**EXERCISE INPUT**
________

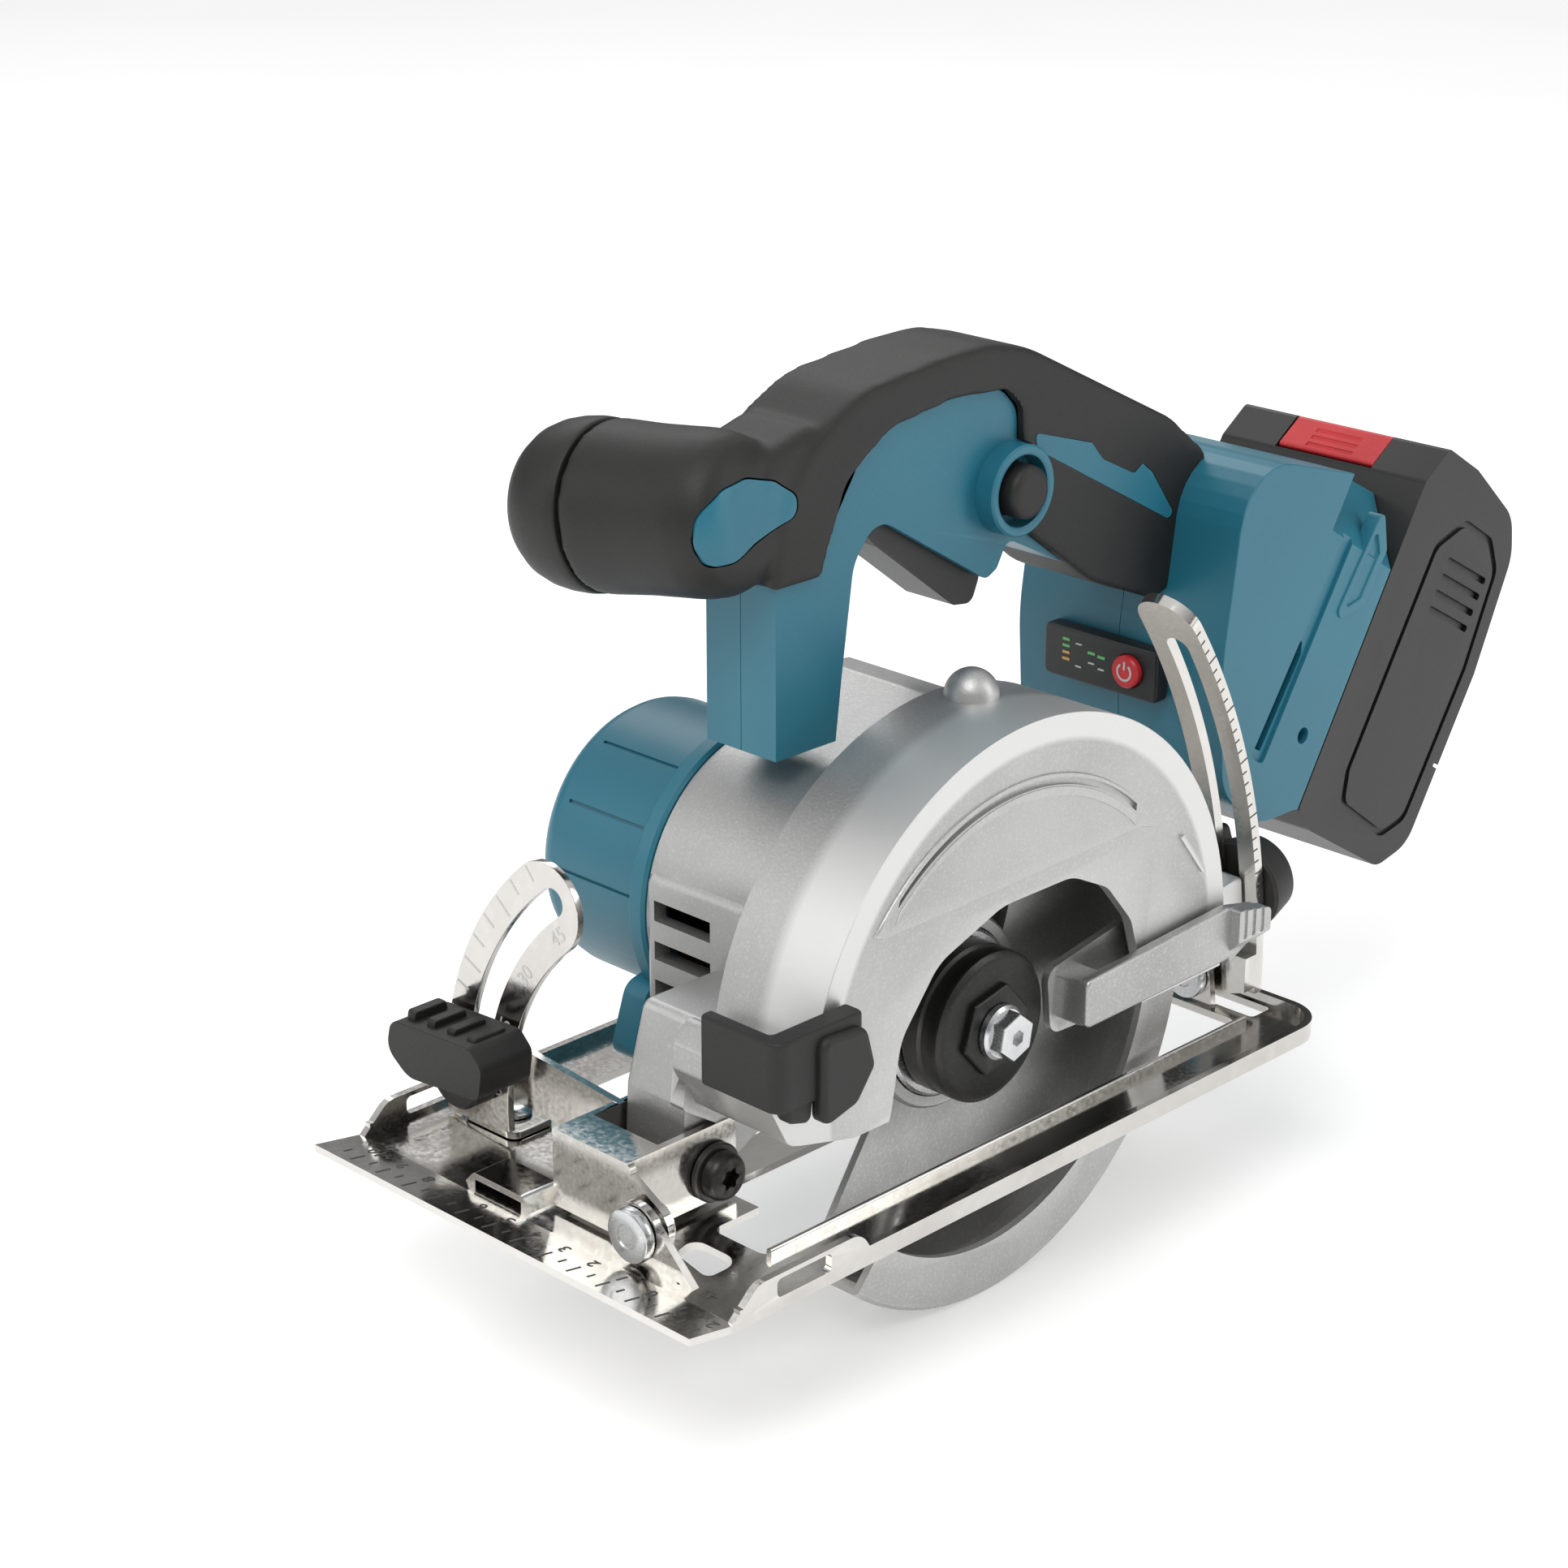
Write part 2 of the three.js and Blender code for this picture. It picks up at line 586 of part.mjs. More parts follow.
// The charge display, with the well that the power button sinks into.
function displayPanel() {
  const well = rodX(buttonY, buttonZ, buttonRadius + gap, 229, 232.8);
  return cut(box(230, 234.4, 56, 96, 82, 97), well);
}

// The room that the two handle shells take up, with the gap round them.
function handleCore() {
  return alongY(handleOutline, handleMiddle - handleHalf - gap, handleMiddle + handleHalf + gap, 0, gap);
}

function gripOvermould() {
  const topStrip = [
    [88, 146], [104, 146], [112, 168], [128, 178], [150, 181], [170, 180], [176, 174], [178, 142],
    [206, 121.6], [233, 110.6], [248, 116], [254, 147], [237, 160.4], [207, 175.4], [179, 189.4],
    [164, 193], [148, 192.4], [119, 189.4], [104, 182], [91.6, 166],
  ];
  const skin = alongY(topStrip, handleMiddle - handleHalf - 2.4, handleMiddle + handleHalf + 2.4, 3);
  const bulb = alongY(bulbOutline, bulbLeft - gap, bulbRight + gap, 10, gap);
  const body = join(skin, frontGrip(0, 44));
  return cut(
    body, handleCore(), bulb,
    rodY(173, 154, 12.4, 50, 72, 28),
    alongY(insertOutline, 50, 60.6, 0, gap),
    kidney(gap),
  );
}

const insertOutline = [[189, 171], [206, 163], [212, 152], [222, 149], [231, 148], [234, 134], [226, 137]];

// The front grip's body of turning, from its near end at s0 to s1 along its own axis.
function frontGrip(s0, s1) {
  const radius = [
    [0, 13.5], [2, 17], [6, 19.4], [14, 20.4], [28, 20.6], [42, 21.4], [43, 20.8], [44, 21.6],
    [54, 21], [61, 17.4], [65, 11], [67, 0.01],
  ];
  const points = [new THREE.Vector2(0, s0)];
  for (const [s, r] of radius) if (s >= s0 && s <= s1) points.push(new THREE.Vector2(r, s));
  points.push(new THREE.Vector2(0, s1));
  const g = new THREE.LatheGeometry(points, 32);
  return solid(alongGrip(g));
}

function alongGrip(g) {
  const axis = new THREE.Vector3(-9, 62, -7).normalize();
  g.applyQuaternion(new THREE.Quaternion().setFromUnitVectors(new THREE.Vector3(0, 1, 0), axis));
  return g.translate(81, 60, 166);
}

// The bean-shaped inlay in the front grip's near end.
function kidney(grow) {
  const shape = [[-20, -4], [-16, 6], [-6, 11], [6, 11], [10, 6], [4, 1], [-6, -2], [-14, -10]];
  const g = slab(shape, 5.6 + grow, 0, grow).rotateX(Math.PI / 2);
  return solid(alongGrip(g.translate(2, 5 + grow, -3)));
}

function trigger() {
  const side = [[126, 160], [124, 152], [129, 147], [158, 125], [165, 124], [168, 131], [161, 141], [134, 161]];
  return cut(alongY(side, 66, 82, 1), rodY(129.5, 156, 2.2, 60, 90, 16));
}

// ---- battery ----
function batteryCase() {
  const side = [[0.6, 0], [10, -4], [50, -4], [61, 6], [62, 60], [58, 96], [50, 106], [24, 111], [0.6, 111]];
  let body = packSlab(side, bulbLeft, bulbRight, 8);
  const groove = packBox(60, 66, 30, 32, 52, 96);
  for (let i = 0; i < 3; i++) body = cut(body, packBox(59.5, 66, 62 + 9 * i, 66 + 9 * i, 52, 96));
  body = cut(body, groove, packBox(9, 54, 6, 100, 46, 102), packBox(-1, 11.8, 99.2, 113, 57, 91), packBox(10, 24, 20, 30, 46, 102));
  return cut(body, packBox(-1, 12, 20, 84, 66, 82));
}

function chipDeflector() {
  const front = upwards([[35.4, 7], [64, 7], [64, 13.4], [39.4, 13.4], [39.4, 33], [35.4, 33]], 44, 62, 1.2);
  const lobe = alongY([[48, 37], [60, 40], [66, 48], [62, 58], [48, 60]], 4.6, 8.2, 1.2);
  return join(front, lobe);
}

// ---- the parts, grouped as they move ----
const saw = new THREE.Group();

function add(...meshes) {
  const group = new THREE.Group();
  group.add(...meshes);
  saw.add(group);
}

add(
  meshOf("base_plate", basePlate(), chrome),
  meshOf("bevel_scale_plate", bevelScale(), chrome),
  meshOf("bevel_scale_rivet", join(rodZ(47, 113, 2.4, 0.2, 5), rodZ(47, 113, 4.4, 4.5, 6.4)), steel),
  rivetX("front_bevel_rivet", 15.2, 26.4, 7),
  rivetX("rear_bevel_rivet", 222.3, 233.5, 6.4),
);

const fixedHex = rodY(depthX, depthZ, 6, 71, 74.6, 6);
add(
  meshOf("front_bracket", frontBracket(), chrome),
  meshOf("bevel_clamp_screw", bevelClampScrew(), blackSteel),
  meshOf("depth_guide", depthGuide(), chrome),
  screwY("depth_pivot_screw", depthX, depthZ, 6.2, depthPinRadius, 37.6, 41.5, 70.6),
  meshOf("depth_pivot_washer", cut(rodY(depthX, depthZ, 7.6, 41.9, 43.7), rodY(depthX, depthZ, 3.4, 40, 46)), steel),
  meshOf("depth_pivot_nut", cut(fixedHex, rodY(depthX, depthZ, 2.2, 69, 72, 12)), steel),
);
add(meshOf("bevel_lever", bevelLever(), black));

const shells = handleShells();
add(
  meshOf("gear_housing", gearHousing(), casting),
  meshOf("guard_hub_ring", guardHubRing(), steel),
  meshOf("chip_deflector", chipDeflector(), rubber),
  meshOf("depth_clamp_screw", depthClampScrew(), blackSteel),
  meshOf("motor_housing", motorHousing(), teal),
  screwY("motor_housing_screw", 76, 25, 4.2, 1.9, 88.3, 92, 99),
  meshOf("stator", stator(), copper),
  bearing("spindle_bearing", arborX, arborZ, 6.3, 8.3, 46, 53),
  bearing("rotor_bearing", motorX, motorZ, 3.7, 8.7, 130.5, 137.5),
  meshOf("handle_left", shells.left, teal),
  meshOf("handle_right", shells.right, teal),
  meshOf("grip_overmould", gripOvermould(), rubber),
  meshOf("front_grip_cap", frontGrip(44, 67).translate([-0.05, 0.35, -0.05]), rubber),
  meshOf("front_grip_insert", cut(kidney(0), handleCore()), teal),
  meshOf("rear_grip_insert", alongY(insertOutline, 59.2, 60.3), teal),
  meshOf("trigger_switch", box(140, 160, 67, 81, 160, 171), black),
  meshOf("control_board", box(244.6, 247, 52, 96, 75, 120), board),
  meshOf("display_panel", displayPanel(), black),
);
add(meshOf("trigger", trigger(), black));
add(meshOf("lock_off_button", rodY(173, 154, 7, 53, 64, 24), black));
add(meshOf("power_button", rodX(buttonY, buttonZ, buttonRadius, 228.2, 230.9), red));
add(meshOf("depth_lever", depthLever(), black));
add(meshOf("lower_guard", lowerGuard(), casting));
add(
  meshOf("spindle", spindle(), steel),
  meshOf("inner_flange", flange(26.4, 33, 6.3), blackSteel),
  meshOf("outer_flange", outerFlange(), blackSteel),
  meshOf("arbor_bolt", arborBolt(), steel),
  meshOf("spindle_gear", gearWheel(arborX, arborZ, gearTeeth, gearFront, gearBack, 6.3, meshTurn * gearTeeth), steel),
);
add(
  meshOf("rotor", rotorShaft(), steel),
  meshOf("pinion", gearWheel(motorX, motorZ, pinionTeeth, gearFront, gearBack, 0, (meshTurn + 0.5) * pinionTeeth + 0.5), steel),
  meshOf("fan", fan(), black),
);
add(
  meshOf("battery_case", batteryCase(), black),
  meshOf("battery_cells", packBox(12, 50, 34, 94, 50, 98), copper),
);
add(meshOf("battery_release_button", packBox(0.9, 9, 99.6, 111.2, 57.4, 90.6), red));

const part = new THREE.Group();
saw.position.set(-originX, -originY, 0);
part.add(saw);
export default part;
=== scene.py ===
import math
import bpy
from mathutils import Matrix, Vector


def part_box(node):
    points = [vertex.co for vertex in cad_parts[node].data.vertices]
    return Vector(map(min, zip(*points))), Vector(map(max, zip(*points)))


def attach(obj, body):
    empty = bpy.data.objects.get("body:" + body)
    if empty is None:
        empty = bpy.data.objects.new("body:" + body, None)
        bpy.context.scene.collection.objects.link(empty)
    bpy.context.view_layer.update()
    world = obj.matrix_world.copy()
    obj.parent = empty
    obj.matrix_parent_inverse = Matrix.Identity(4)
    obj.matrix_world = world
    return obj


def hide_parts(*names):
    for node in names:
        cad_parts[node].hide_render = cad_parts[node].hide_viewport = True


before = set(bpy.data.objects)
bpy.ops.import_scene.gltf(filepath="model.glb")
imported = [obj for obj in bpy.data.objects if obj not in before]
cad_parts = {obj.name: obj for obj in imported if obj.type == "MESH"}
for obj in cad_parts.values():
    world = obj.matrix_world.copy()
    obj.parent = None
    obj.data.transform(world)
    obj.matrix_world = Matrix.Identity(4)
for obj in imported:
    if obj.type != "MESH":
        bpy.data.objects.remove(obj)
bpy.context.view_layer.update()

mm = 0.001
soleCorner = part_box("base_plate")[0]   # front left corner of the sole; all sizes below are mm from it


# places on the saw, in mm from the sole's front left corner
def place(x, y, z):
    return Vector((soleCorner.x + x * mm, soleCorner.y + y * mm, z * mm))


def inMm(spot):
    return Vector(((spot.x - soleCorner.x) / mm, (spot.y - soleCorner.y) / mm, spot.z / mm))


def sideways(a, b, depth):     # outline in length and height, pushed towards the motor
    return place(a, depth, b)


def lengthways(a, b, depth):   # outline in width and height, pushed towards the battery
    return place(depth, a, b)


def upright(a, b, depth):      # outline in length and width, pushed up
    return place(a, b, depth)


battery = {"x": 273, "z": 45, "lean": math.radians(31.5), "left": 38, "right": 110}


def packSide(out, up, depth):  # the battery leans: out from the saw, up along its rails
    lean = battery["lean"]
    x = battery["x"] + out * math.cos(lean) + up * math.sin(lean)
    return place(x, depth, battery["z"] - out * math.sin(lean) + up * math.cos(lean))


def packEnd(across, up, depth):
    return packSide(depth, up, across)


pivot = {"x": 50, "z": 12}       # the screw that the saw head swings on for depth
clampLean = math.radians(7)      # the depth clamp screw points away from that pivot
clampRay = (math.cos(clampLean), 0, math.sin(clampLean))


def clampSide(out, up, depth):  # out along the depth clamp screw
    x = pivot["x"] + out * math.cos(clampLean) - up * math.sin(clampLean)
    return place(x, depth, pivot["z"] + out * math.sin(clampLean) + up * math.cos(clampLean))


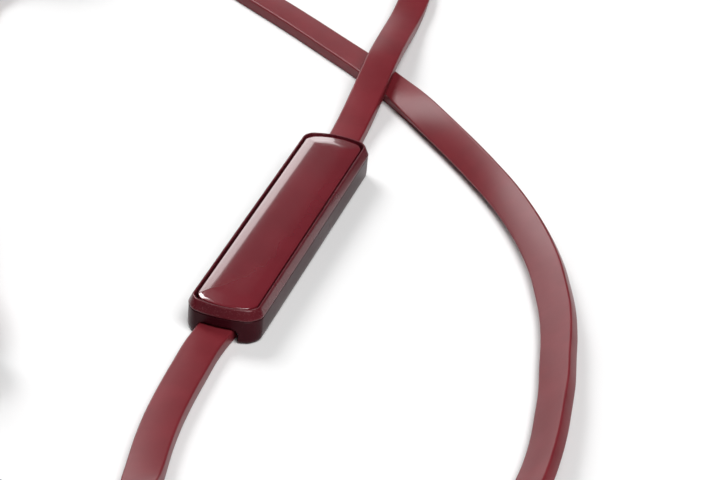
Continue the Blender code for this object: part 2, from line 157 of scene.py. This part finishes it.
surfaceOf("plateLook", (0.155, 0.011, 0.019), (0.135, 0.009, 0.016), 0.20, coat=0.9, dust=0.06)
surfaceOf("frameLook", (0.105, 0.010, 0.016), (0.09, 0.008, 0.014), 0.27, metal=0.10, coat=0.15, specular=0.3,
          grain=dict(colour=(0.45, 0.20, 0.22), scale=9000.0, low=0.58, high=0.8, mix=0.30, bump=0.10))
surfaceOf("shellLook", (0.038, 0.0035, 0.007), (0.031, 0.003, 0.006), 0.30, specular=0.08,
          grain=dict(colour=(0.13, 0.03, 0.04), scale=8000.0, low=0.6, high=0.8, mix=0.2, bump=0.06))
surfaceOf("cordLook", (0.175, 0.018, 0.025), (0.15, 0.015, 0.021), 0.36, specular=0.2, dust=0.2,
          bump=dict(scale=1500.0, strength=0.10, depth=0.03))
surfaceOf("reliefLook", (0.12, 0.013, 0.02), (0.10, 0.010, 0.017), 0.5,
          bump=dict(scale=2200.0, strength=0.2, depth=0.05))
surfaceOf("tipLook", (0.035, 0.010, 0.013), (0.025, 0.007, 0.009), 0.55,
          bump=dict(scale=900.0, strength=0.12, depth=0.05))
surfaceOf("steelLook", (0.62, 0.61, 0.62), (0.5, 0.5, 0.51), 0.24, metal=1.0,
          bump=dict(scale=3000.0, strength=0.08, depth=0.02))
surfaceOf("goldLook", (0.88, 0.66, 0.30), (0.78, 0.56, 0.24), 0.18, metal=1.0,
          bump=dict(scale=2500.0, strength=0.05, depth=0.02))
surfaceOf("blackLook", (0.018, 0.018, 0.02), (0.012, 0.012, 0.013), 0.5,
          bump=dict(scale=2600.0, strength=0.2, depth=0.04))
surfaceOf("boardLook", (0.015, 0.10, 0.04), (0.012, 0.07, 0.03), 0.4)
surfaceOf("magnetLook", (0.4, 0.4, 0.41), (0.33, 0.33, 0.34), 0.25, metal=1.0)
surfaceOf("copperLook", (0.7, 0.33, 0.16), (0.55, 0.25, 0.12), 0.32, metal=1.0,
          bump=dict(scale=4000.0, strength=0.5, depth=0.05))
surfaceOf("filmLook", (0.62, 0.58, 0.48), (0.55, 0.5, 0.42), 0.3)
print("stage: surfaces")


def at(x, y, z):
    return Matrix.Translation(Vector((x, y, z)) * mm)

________

**INSTRUCTIONS FOR THE TASK**
Extract exactly and only these lines: the line containing "const part = new THREE.Group();", the line containing "for node in", and every line between them.

**THE ANSWER**
const part = new THREE.Group();
saw.position.set(-originX, -originY, 0);
part.add(saw);
export default part;
=== scene.py ===
import math
import bpy
from mathutils import Matrix, Vector


def part_box(node):
    points = [vertex.co for vertex in cad_parts[node].data.vertices]
    return Vector(map(min, zip(*points))), Vector(map(max, zip(*points)))


def attach(obj, body):
    empty = bpy.data.objects.get("body:" + body)
    if empty is None:
        empty = bpy.data.objects.new("body:" + body, None)
        bpy.context.scene.collection.objects.link(empty)
    bpy.context.view_layer.update()
    world = obj.matrix_world.copy()
    obj.parent = empty
    obj.matrix_parent_inverse = Matrix.Identity(4)
    obj.matrix_world = world
    return obj


def hide_parts(*names):
    for node in names:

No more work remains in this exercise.